The Women's Empowerment through Animal Traction (WEAT) project is being implemented in two districts, Mazabuka in Southern and Kawambwa in Luapula Province. Heifer International Zambia has worked with community structures and local leadership to identify beneficiaries for the project.

On 10 November 2011, Rosa Michelo was faced with a startk choice: allow the death of her husband destroy her family’s hope of a secure and comfortable future or get back on her feet and work to provide for her family.

After her husband’s death, Rosa’s life in Panuka in Zambia’s Southern Province changed dramatically. Suddenly burdened with the task of being the sole provider for her family of six children, she resorted to living with her younger brother. The independence she valued when she and her husband were able to provide for their children was stripped away when she, became a dependent of her younger brother.

Once Rosa gained the courage to move out with her children, she found herself struggling to fulfill her late husband’s responsibilities.

“I had no idea what my family would survive on, as I had no money to hire draft cattle for cultivating my fields, and manual cultivation takes a long time,” she says. “But my prayers were answered. It was like a dream.”

Farming communities

Rosa’s family was one of 50 households selected in two districts of Southern and Luapula Provinces to benefit from a joint project by WFP and Heifer Zambia known as ’Women’s Empowerment through Animal Traction’ . The joint initiative aims to enable women to participate in securing their family’s food and income through the ownership and use of draft animals. By targeting vulnerable women farmers through self-help groups (cooperatives and women’s clubs), the project helps to strengthen and support the socio-economic status of women in rural farming communities.

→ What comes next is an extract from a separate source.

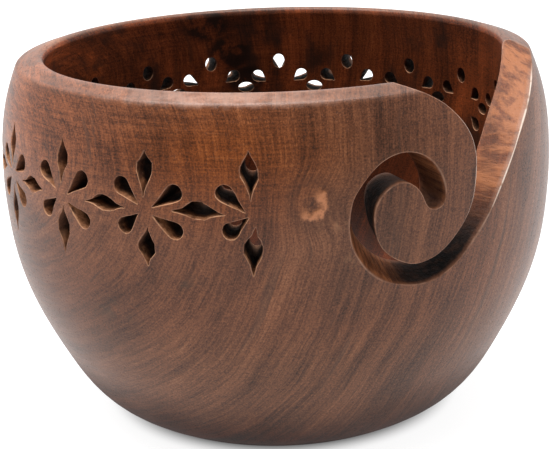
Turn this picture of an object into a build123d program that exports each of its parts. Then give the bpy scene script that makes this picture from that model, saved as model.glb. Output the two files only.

After receiving two draft cattle from the project, Rosa was amazed at the difference it made.

“Look at my maize field,” she says, “Out of faith, I planted this maize and for the first time in so many years, it was planted in good time and I can expect a good harvest!”

In addition, her cattle will be a source of milk for improved nutrition and wealth creation.

Once Rosa’s cattle produce offspring, they will be passed onto another family in her community so that they may benefit in a similar way.

With the food security of her family no longer in question and her sense of independence firmly established, Rosa has a new-found confidence in the future.